WRITTEN REQUEST: Repeat the lines below exactly as written, please, from the line with "groove = Rot(0, 0, THREAD_START)" to the line with "cad_parts[node].hide_render = cad_parts[node].hide_viewport", both lines included, and no others.

PROVIDED MATERIAL:
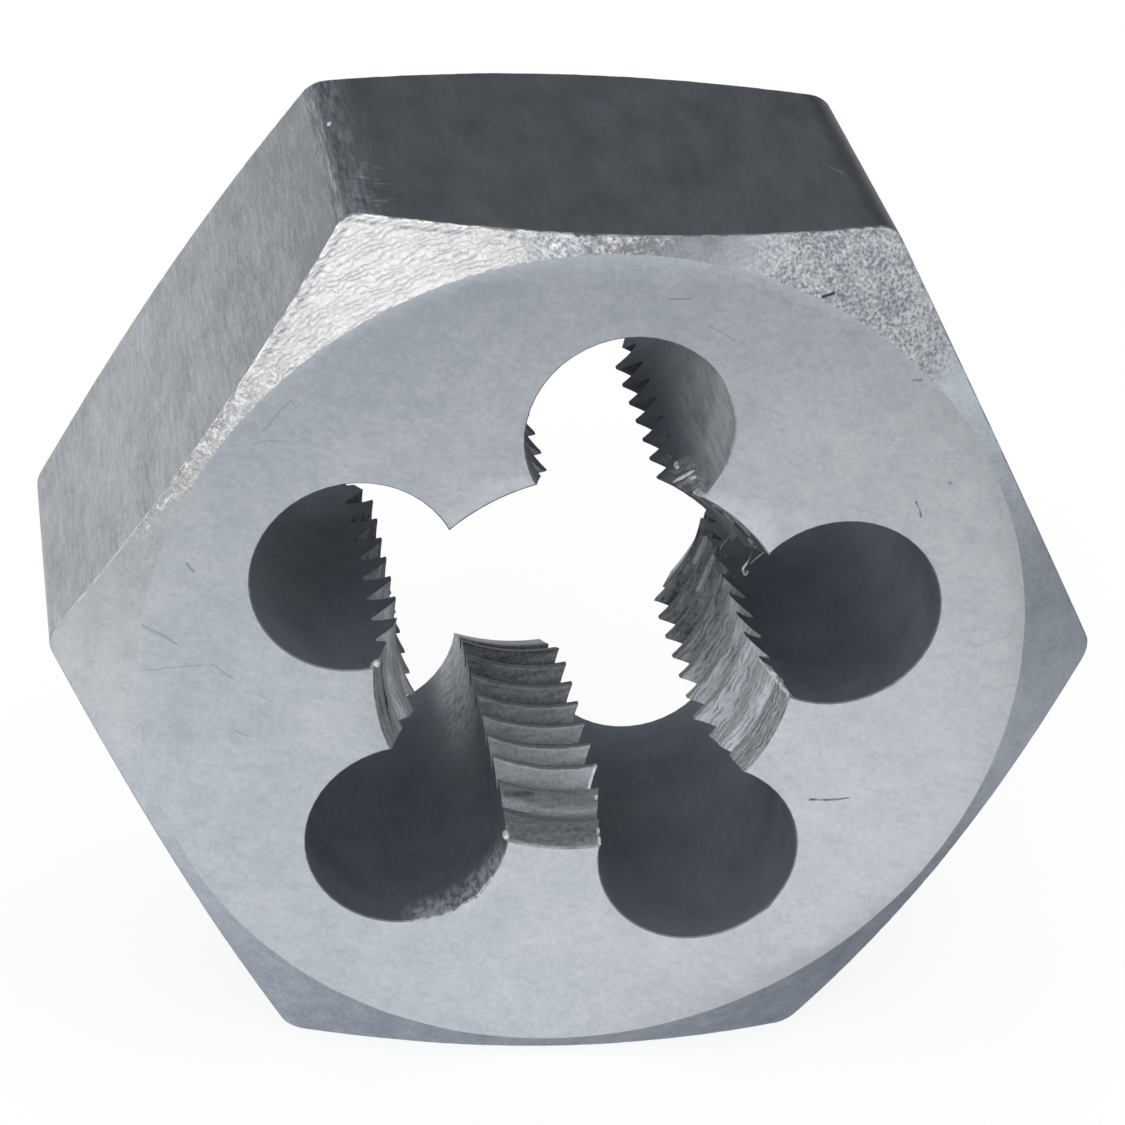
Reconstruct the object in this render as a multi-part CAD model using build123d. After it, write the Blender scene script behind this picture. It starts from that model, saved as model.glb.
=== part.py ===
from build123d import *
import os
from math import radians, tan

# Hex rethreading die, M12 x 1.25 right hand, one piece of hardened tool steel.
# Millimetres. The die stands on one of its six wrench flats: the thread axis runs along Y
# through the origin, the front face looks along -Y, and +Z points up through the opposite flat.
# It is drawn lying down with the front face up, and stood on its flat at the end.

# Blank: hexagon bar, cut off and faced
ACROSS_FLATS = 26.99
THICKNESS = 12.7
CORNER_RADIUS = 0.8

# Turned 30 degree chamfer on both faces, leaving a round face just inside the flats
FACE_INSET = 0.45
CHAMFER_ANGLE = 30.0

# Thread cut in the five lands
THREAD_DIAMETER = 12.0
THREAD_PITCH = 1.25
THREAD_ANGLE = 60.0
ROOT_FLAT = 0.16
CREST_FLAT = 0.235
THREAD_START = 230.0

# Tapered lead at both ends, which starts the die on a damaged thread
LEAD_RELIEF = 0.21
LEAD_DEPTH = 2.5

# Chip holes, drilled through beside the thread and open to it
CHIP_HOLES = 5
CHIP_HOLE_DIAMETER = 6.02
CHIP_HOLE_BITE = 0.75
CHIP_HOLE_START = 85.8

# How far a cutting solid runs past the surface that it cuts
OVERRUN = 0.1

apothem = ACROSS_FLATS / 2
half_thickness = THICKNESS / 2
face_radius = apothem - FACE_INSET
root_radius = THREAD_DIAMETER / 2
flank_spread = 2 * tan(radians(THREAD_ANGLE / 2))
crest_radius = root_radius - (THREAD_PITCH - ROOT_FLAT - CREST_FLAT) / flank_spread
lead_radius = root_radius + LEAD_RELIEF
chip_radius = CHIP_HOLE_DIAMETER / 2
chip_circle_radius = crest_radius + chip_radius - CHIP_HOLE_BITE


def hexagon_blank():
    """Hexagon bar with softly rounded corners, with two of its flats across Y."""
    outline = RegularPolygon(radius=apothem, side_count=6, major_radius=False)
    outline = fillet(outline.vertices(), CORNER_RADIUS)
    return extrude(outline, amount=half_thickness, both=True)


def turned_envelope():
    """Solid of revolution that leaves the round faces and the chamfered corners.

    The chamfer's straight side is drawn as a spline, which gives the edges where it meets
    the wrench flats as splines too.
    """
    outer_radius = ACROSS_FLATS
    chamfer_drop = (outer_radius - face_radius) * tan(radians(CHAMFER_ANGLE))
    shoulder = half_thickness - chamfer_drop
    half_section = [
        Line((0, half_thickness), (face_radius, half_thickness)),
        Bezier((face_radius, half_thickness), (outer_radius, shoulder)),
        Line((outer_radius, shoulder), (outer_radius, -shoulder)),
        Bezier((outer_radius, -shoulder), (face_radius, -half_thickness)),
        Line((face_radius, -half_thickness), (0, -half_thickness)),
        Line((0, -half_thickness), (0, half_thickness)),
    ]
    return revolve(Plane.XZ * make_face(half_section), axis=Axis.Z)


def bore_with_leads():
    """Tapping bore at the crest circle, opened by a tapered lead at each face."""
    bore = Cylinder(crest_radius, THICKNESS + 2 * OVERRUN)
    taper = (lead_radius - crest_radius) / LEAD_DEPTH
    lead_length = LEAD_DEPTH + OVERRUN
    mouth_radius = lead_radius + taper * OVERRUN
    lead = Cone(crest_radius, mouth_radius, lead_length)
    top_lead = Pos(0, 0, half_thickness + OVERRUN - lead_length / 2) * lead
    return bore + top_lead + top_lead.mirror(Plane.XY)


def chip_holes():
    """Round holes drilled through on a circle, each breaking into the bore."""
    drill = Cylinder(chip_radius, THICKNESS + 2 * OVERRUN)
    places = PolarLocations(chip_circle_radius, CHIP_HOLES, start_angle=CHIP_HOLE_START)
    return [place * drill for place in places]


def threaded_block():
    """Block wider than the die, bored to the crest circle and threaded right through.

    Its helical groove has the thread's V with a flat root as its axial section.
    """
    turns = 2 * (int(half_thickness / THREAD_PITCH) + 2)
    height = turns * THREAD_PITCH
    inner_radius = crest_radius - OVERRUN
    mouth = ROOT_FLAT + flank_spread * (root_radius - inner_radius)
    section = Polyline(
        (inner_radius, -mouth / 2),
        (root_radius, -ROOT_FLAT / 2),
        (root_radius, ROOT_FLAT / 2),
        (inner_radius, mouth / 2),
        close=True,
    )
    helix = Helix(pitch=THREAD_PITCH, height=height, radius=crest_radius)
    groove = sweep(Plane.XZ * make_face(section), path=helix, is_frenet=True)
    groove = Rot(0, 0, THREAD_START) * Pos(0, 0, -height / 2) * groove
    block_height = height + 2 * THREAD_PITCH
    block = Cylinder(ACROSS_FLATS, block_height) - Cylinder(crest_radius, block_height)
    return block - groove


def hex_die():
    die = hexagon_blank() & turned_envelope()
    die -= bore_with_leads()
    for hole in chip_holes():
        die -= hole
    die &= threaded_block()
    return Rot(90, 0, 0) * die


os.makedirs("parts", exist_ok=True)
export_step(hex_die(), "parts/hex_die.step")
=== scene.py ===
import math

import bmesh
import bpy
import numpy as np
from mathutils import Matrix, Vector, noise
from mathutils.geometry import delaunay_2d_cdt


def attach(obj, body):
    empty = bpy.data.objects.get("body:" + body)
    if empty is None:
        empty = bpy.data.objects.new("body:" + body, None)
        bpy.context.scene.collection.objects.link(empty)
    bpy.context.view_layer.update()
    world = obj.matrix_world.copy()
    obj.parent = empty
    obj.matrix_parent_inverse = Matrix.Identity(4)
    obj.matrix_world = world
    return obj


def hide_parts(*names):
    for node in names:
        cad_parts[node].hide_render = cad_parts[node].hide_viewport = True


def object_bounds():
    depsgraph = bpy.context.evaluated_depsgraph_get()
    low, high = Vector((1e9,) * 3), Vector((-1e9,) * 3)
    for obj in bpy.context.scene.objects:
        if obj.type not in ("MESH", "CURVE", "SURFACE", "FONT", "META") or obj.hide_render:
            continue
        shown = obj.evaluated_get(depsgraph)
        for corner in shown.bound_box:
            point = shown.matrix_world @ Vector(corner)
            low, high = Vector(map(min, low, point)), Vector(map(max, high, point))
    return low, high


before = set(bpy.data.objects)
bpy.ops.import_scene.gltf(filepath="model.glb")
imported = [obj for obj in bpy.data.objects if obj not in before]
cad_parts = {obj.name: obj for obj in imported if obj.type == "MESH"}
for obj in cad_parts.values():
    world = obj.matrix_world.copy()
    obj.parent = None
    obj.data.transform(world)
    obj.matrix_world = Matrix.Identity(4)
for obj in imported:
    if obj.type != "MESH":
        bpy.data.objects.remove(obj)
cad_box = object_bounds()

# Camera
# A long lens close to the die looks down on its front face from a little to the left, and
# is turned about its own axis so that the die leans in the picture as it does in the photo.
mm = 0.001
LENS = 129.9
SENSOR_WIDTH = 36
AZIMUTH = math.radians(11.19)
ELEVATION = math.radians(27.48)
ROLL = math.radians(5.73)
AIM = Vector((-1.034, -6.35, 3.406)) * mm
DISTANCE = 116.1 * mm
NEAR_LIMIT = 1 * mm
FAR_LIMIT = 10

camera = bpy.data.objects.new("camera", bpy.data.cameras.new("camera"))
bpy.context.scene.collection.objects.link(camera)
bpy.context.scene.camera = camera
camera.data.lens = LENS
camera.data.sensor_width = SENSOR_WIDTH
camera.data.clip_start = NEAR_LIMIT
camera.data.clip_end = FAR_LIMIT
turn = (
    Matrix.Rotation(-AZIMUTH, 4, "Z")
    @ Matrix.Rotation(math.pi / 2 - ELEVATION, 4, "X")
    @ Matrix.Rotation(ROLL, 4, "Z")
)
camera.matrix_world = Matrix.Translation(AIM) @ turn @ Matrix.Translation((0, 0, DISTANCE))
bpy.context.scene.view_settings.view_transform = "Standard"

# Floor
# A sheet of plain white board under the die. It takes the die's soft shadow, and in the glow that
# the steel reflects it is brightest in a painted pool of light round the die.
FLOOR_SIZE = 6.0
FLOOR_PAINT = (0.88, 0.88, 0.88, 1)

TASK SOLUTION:
    groove = Rot(0, 0, THREAD_START) * Pos(0, 0, -height / 2) * groove
    block_height = height + 2 * THREAD_PITCH
    block = Cylinder(ACROSS_FLATS, block_height) - Cylinder(crest_radius, block_height)
    return block - groove


def hex_die():
    die = hexagon_blank() & turned_envelope()
    die -= bore_with_leads()
    for hole in chip_holes():
        die -= hole
    die &= threaded_block()
    return Rot(90, 0, 0) * die


os.makedirs("parts", exist_ok=True)
export_step(hex_die(), "parts/hex_die.step")
=== scene.py ===
import math

import bmesh
import bpy
import numpy as np
from mathutils import Matrix, Vector, noise
from mathutils.geometry import delaunay_2d_cdt


def attach(obj, body):
    empty = bpy.data.objects.get("body:" + body)
    if empty is None:
        empty = bpy.data.objects.new("body:" + body, None)
        bpy.context.scene.collection.objects.link(empty)
    bpy.context.view_layer.update()
    world = obj.matrix_world.copy()
    obj.parent = empty
    obj.matrix_parent_inverse = Matrix.Identity(4)
    obj.matrix_world = world
    return obj


def hide_parts(*names):
    for node in names:
        cad_parts[node].hide_render = cad_parts[node].hide_viewport = True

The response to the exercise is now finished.